Все персонажи тоталитарного социума налицо: есть нерассуждающая власть, у которой на все один ответ: “Голову долой!”. Есть трепещущий подданный, беспрерывно восклицающий: “Мои ушки! Мои усики!”. Есть соня-обыватель, ввергший себя в полное сонное безразличие, и комедия суда (позаимствованная, впрочем, у Рабле и доведенная до совершенства у Кафки), и даже хитро замаскированный диссидент, которого не видно – видна одна улыбка, но она-то и внушает надежду, что жизнь возможна. Есть бесчеловечная игра в крокет – надо хватать фламинго и бить ими по ежам, но Алисе жалко фламинго и ежей, так что фламинго ей подмигивают и убегают, а ежи успевают развернуться и потрусить прочь. Есть и главная примета закрытых обществ – беспричинные вознесения и низвержения, наказания и поощрения (отсюда постоянные скачки – Алиса то великанша, то карлица). Наличествует и “задаром данная блаженная еда” – разумеется, поддельная, как все дармовое: квазичерепаший суп варится из черепахи Квази, предрекая войновичевскую “свинину по-вегетариански”. И не надо мне говорить, что Кэрролл всего этого не имел в виду: он тоже позволил своему сознанию ненадолго отключиться в жаркий оксфордский день.
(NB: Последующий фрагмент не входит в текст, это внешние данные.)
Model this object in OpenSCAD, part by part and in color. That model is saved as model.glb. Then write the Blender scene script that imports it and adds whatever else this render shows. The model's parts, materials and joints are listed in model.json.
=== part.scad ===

А в подсознании у него сидели нормальные страхи интеллигента Викторианской эпохи – деликатного, одинокого, задавленного бюрократизмом и ханжеством. Плюс, говорят, тайное гумбертианство, которому он давал волю лишь как вуайер, но наказания боялся все равно. Так что веселым сказкам в духе Милна взяться было неоткуда.